▸ Data segment:
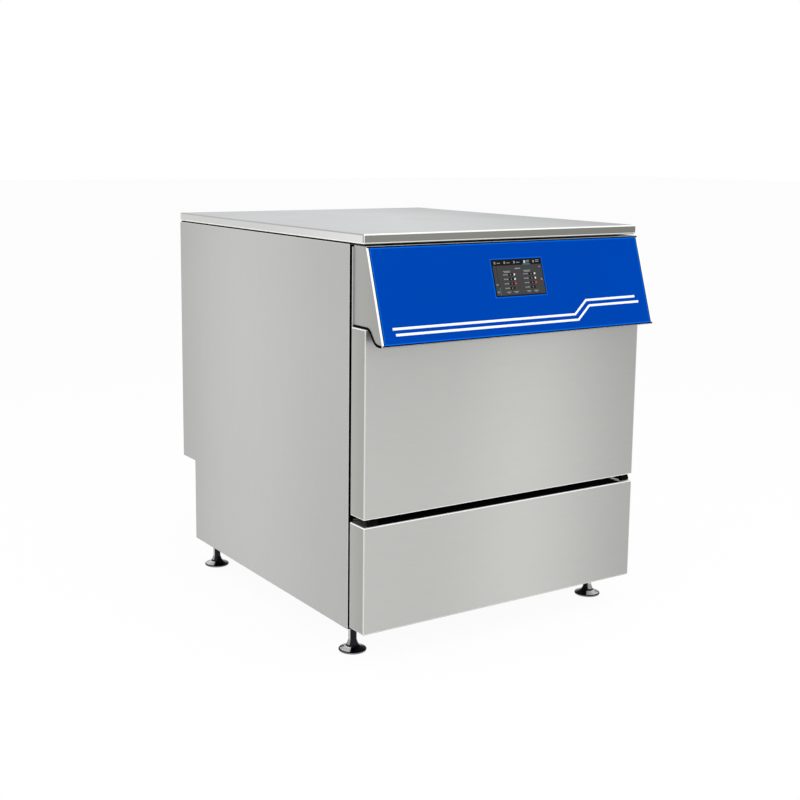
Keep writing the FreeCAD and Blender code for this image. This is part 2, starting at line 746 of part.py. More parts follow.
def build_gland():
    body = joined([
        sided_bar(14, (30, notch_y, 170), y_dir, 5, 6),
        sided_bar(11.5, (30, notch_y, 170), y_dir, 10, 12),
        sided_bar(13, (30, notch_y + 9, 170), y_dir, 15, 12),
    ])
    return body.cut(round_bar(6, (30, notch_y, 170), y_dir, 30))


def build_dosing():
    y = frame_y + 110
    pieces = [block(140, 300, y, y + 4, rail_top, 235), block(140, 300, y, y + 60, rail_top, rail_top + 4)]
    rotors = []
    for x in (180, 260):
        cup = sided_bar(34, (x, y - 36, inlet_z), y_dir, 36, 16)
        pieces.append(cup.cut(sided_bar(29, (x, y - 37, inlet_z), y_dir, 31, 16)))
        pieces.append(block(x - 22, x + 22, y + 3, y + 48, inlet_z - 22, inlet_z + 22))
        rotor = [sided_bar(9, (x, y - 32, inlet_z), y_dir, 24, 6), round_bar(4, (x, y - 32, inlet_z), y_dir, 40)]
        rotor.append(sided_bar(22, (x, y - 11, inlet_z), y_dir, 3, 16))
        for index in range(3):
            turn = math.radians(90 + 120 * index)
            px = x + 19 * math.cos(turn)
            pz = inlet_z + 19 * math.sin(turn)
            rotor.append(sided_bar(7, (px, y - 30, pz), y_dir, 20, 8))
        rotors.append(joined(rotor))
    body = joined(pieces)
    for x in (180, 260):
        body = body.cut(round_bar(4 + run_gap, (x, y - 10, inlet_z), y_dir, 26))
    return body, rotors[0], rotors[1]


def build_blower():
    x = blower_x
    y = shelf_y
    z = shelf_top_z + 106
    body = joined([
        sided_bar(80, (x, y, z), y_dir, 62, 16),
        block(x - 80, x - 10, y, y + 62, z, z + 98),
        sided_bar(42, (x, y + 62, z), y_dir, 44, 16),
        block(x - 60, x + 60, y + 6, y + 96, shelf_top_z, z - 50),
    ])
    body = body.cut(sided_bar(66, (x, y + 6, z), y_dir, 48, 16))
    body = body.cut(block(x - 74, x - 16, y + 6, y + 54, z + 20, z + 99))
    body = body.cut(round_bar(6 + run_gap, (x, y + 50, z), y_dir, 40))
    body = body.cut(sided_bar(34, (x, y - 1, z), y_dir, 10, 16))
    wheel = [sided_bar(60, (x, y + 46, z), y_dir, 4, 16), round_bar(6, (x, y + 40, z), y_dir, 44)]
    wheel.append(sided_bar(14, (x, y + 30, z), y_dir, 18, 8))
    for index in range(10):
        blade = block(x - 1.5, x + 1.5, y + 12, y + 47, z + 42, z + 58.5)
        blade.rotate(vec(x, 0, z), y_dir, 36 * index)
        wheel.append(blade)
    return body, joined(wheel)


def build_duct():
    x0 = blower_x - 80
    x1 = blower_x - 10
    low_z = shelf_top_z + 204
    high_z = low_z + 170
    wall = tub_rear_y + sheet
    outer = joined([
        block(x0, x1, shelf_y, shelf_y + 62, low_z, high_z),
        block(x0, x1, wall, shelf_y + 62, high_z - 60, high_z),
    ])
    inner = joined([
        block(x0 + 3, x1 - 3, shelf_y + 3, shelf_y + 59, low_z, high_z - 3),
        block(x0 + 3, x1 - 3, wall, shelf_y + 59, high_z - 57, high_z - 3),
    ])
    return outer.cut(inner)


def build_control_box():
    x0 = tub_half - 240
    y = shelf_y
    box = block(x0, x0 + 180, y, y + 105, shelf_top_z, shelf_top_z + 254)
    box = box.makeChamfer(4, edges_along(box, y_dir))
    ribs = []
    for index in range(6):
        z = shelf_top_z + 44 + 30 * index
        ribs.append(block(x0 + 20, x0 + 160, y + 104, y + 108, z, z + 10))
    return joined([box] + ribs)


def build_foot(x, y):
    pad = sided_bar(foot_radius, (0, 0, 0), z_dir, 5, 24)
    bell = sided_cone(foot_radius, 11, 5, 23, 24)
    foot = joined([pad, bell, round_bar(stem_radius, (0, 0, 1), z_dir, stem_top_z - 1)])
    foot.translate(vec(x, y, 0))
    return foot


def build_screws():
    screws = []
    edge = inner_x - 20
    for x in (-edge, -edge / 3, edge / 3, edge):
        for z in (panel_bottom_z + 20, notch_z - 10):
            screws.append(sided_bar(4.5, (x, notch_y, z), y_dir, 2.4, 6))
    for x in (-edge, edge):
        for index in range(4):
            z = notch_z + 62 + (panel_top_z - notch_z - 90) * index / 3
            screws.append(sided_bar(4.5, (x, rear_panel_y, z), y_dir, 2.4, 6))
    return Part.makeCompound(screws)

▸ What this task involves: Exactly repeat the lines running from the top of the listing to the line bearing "return body, rotors[0], rotors[1]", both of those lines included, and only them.

▸ The response:
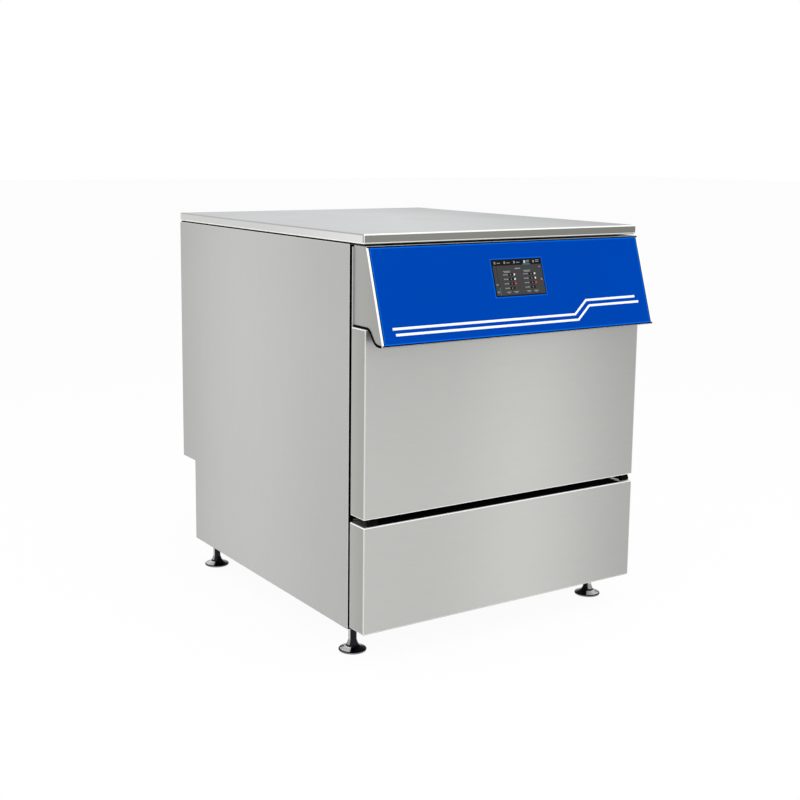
Keep writing the FreeCAD and Blender code for this image. This is part 2, starting at line 746 of part.py. More parts follow.
def build_gland():
    body = joined([
        sided_bar(14, (30, notch_y, 170), y_dir, 5, 6),
        sided_bar(11.5, (30, notch_y, 170), y_dir, 10, 12),
        sided_bar(13, (30, notch_y + 9, 170), y_dir, 15, 12),
    ])
    return body.cut(round_bar(6, (30, notch_y, 170), y_dir, 30))


def build_dosing():
    y = frame_y + 110
    pieces = [block(140, 300, y, y + 4, rail_top, 235), block(140, 300, y, y + 60, rail_top, rail_top + 4)]
    rotors = []
    for x in (180, 260):
        cup = sided_bar(34, (x, y - 36, inlet_z), y_dir, 36, 16)
        pieces.append(cup.cut(sided_bar(29, (x, y - 37, inlet_z), y_dir, 31, 16)))
        pieces.append(block(x - 22, x + 22, y + 3, y + 48, inlet_z - 22, inlet_z + 22))
        rotor = [sided_bar(9, (x, y - 32, inlet_z), y_dir, 24, 6), round_bar(4, (x, y - 32, inlet_z), y_dir, 40)]
        rotor.append(sided_bar(22, (x, y - 11, inlet_z), y_dir, 3, 16))
        for index in range(3):
            turn = math.radians(90 + 120 * index)
            px = x + 19 * math.cos(turn)
            pz = inlet_z + 19 * math.sin(turn)
            rotor.append(sided_bar(7, (px, y - 30, pz), y_dir, 20, 8))
        rotors.append(joined(rotor))
    body = joined(pieces)
    for x in (180, 260):
        body = body.cut(round_bar(4 + run_gap, (x, y - 10, inlet_z), y_dir, 26))
    return body, rotors[0], rotors[1]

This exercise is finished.